金鵬笑著說:“聽說以前在緝毒局的時候,他出任務受了傷,還挺嚴重,愣是沒人看出來,等任務結束要歸隊時,他才一個人去了醫院,直接就被推進手術室。他們緝毒局出身的人,耐力都天賦異稟。只是喝醉了頭暈而已,他能讓你看出來?”
趙蘇漾聽罷自言自語道,“唔……何必這麼拼命呢,不能喝就不要喝了嘛……”
岑戈不是拼命,只是在宮晗昊面前,不服輸。
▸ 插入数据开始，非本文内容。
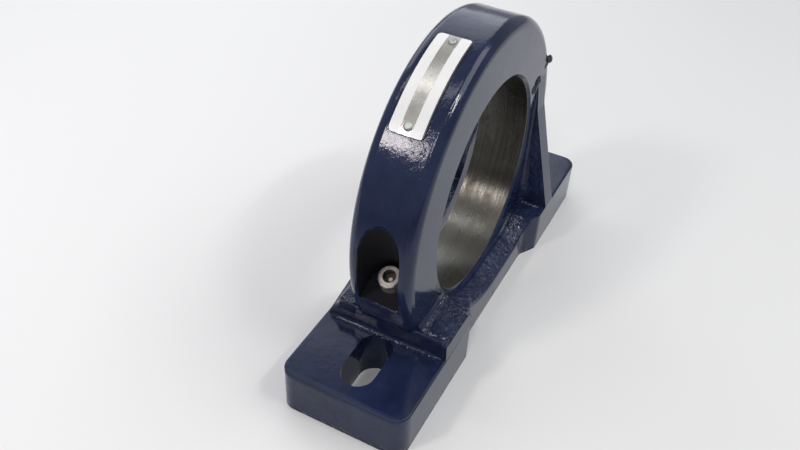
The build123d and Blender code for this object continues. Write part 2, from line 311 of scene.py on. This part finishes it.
def cast_skin(t, r, y_size, z, seam):
    """Normal of the painted skin: casting lumps, sand, pits, orange peel and pooled paint."""
    outward = t.facing()
    sideways = t.absolute(outward[1])
    low_top = t.times(t.fall(z, FOOT_Z + 0.0004, FOOT_Z + 0.0012), t.step(outward[2], 0.6, 0.9))
    beyond = t.maximum(t.step(r, RING_R + 0.0003, RING_R + 0.0008),
                       t.step(y_size, RING_Y + 0.0003, RING_Y + 0.0008))
    ring_edge = t.times(t.step(y_size, RING_Y - 0.006, RING_Y - 0.004),
                        t.step(r, RING_R - 0.008, RING_R - 0.006))
    ring_edge = t.times(ring_edge, t.invert(beyond))

    # smoother, as if machined before painting: the faces along the sides, those that look up no
    # higher than the feet's tops, and the ring's outer edges
    machined = t.maximum(t.step(sideways, 0.9, 0.98), t.maximum(low_top, ring_edge))
    cast = t.math("MULTIPLY_ADD", machined, -0.75, 1.0)

    # the surfaces beside the ring are the roughest, save those that face along the bore
    flank = t.times(t.step(y_size, RING_Y + 0.0005, RING_Y + 0.003),
                    t.fall(r, RING_R - 0.006, RING_R + 0.004))
    flank = t.times(flank, t.fall(sideways, 0.5, 0.8))
    coarse = t.maximum(t.times(cast, t.step(t.noise(17, 3, 0.5), 0.42, 0.66)), t.times(flank, 0.9))

    # paint pools where walls stand close
    close = t.add("AmbientOcclusion", {"Distance": 0.009}, samples=8).outputs["AO"]
    pooled = t.fall(close, 0.62, 0.86)

    lumps = t.noise(55, 2, 0.5)
    sand = t.noise(210, 5, 0.62)
    sandy = t.times(t.math("MULTIPLY_ADD", coarse, 0.8, 0.12),
                    t.math("MULTIPLY_ADD", ring_edge, -0.85, 1.0))
    cells = t.add("TexVoronoi", {"Vector": t.point, "Scale": 150.0}).outputs["Distance"]
    pits = t.step(cells, 0.03, 0.16)
    peel = t.noise(640, 2, 0.5)
    runs = t.noise(190, 3, 0.55)
    n = t.bump(t.times(lumps, cast), 0.0005, 0.5)
    n = t.bump(t.times(sand, sandy), 0.0006, 0.5, on=n)
    n = t.bump(t.times(pits, coarse), 0.00025, 0.35, on=n)
    n = t.bump(t.times(peel, cast), 0.00018, 0.35, on=n)
    n = t.bump(t.times(runs, t.maximum(pooled, flank)), 0.0034, 0.6, on=n)
    return t.bump(t.invert(seam), 0.0006, 0.8, on=n)


def casting():
    """Gloss navy enamel over a lumpy sand casting, with the bore turned to bare iron."""
    t = material("casting")
    x, y, z = t.split(t.point)
    above = t.math("SUBTRACT", z, BORE_Z)
    r = t.length(x, above)
    lift = t.plus(t.times(x, NORMAL.x), t.times(above, NORMAL.z))
    angle = t.math("ARCTAN2", above, x)
    y_size = t.absolute(y)

    bare = bare_mask(t, r, y)
    seam = seam_mask(t, r, lift)
    pocket = pocket_mask(t, r, y_size)
    fine = t.noise(300, 5, 0.6)
    marks = turning(t, y, angle, 3200, 2.2, 0.0, 2, 0.5)
    bands = turning(t, y, angle, 700, 1.2, 4.0, 3, 0.6)
    smear = t.noise(38, 5, 0.62, at=t.stretched(1, 2.0, 1), warp=0.8)
    cut = t.bump(bands, 0.0002, 0.3, on=t.bump(marks, 0.00006, 0.7))

    # dull in the pockets, and rubbed along the top edge of the low foot's end
    rubbed = t.times(t.fall(x, FOOT_END + 0.002, FOOT_END + 0.005),
                     t.step(z, FOOT_Z - 0.005, FOOT_Z - 0.003))
    gloss = t.mix(pocket, t.mix(t.step(fine, 0.45, 0.8), 0.10, 0.18), 0.75)
    gloss = t.mix(rubbed, gloss, 0.5)
    return t.shader(
        Base_Color=t.blend(bare, enamel_colour(t, fine, seam, pocket),
                           iron_colour(t, angle, marks, bands, smear)),
        Metallic=t.mix(bare, 0.0, 0.92),
        Roughness=t.mix(bare, gloss, t.mix(t.step(smear, 0.4, 0.7), 0.27, 0.40)),
        IOR=1.36,
        Normal=t.mix_normals(bare, cast_skin(t, r, y_size, z, seam), cut),
    )


# ---------------------------------------------------------------- the other finishes
def steel(name, tones, rough_low, rough_high, socket=None):
    """Turned steel with an oil film and rust specks. A socket, given by its radius, is darkened with
    painted shade.
    """
    t = material(name)
    film = t.noise(130, 4, 0.6)
    tone = t.blend(t.step(film, 0.35, 0.7), *tones)
    tone = t.wash(t.step(t.noise(900, 3, 0.7), 0.66, 0.74), 0.55, tone, RUST_SPECK)
    if socket:
        x, y, z = t.split(t.point)
        u = t.plus(t.times(x, ALONG.x), t.times(t.math("SUBTRACT", z, BORE_Z), ALONG.z))
        wide = t.length(t.math("SUBTRACT", t.absolute(u), SCREW_U), y)
        # painted shade out to the socket's wall, with a bright spot in the middle
        socket_shade = t.math("SUBTRACT", t.step(wide, 0.0008, 0.0018),
                      t.step(wide, socket, socket + 0.0005))
        tone = t.wash(socket_shade, 0.93, tone, SOCKET_SHADE)
    return t.shader(
        Base_Color=tone,
        Metallic=1.0,
        Roughness=t.mix(t.step(film, 0.3, 0.75), rough_low, rough_high),
        Normal=t.bump(t.noise(1, 3, 0.6, at=t.stretched(1400, 260, 900)), 0.00004, 0.5),
    )


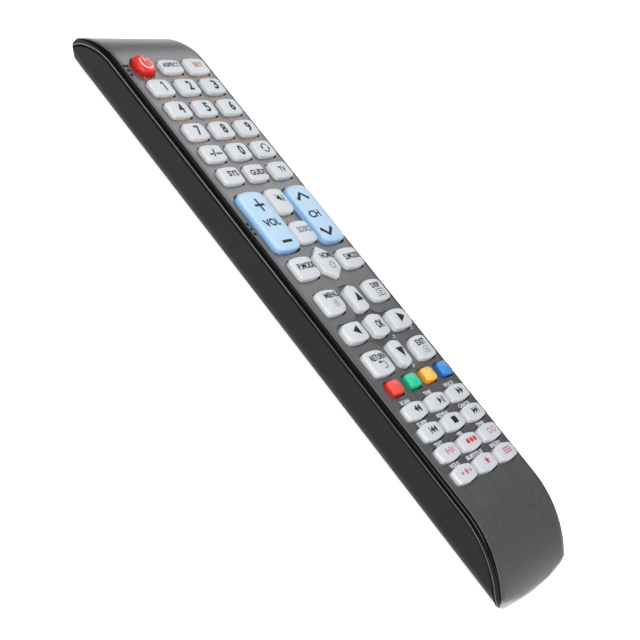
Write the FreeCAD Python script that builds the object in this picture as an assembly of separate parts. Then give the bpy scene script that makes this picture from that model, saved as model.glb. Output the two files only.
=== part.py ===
import FreeCAD, Part
import os, math
from FreeCAD import Vector as V

os.makedirs("parts", exist_ok=True)

# ---------------------------------------------------------------------------
# Television remote control. Millimetres. +X right, +Y towards the emitter end,
# +Z up through the key side. Origin: centre of the flat underside.
# ---------------------------------------------------------------------------
LENGTH = 239.0            # tip to tip
HALF_L = LENGTH / 2
RIM_HALF_W = 24.7         # widest line, at the parting of the two shells
PLATE_HALF_W = 23.0       # brushed face plate
BODY_H = 18.5             # underside to face plate
SIDE_HALF_W = 24.0        # foot of the sides, above the rounded lower corner
CORNER_R, CORNER_Z = 5.0, 8.55
CORNER_DEG = 66.0         # sweep of the lower corner; the belly then slopes to the flat

NEAR_ARC_R = 38.0         # long roll-off at the near end
NEAR_ARC_DEG = 48.0
NEAR_NOSE_R = 3.2
FAR_ARC_R = 26.0          # roll-off at the emitter end
FAR_ARC_DEG = 35.0
FAR_NOSE_R = 11.9
TIP_BOW = 1.9             # how far the two ends bow out in plan

PLATE_T = 1.2             # face plate
ROOF_T = 1.2              # roof of the upper shell under the plate
PARTING = 2.4             # parting line below the face
WALL = 1.6                # lower shell wall
GAP = 0.06                # fit between glued or clipped shells

KEY_CLEAR = 0.25          # gap round each key in its opening
FLANGE = 0.6              # lip of each key under the roof
FLANGE_T = 0.9
TRAVEL = 0.9              # push of a key

Z_ROOF = BODY_H - PLATE_T - ROOF_T        # underside of the roof, 16.1
Z_FL_TOP = Z_ROOF - 0.2
Z_FL_BOT = Z_FL_TOP - FLANGE_T
MAT_Z0, MAT_Z1 = 13.1, 13.9
PCB_Z0, PCB_Z1 = 12.1, 13.1
PCB_HALF_W = 20.6
PCB_Y0, PCB_Y1 = -84.0, 104.0

CELL_R, CELL_L = 5.25, 44.5               # two small round cells
CELL_X, CELL_Z = 5.6, 6.75
CELL_Y0 = -81.0
COVER_HW = 11.4
COVER_Y0, COVER_Y1 = -88.6, -32.2
COVER_T = 1.2
COVER_GAP = 0.25

# keys: name, shape, centre x, centre y, width, depth, height above the face,
# corner radii (far left, far right, near right, near left), bulge far, near
P = 14.1
KEY_DX = 0.7             # the whole key field sits slightly right of the centre line
NUM = (10.5, 7.0, 1.8, (1.7, 1.7, 1.7, 1.7), 0.25, 0.25)
MED = (11.8, 5.2, 1.7, (1.4, 1.4, 1.4, 1.4), 0.55, 0.55)
KEYS = []
def key(name, x, y, spec, kind="slide"):
    KEYS.append((name, x + KEY_DX, y) + spec + (kind,))
key("power_key", -14.4, 95.3, (9.4, 9.4, 3.0, None, 0, 0))
key("aspect_key", -0.3, 94.9, (10.8, 6.1, 1.7, (1.7, 1.7, 1.7, 1.7), 0.25, 0.25))
key("set_key", 13.8, 94.9, (11.2, 7.1, 1.7, (1.7, 1.7, 1.7, 1.7), 0.25, 0.25))
ROW = [85.1, 74.8, 64.6, 54.5, 44.4]
GRID = [["digit_1_key", "digit_2_key", "digit_3_key"], ["digit_4_key", "digit_5_key", "digit_6_key"],
        ["digit_7_key", "digit_8_key", "digit_9_key"], ["dash_key", "digit_0_key", "swap_key"],
        ["system_key", "guide_key", "tv_key"]]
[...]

雖然這麼做挺無聊的,可我們的岑戈大神難得這麼孩子氣地無聊一回,紅顏禍水,禍水啊!
金鵬和勤翔合力把岑戈抬進房裡,趙蘇漾徹底明白了他為什麼要自己少喝酒、保持清醒。
“我們倆就不礙事了,麻煩小趙妹妹你照顧照顧岑隊。”勤翔嬉皮笑臉地拉著金鵬走了。
還需要照顧嗎?趙蘇漾坐在床邊,床鋪中央的岑戈睡得很沉,似乎沒什麼需要幫忙的。
我要幫他洗個澡嗎?趙蘇漾不禁邪笑著摸摸下巴,餘光瞥見正對自己的全身鏡,發覺自己這副表情就像個女流氓。她故作正經地清了清嗓子,趴在他身側,望著他的臉。
她想起高中時看過一本小說,女主悠然趁男主屈雲睡覺的時候數了數他的睫毛,等他醒來,她告訴他,你左右兩邊的睫毛分別是多少多少根。現在趙蘇漾望著他細密的睫毛,忽然明白小說中的姑娘是多麼多麼喜歡那個男人,否則這麼困難的事她是怎麼做到的?
要不我也數一下?說干就干!趙蘇漾伸出食指,瞪大眼睛湊過去,默念著123……還沒數到10,岑戈忽然睜開眼睛,直視著她,眉心絞成一個“川”字,好像下一秒就會一個擒拿手把她摁倒在地似的。她眨眨眼,跟他大眼瞪小眼幾秒,“你……你好點沒?”
岑戈沒答,慢慢又閉上眼睛。
“岑戈?”趙蘇漾試探道。
沒反應。
“起立,岑隊長!”
沒反應。
趙蘇漾嘟著嘴使勁親了他的臉頰一下。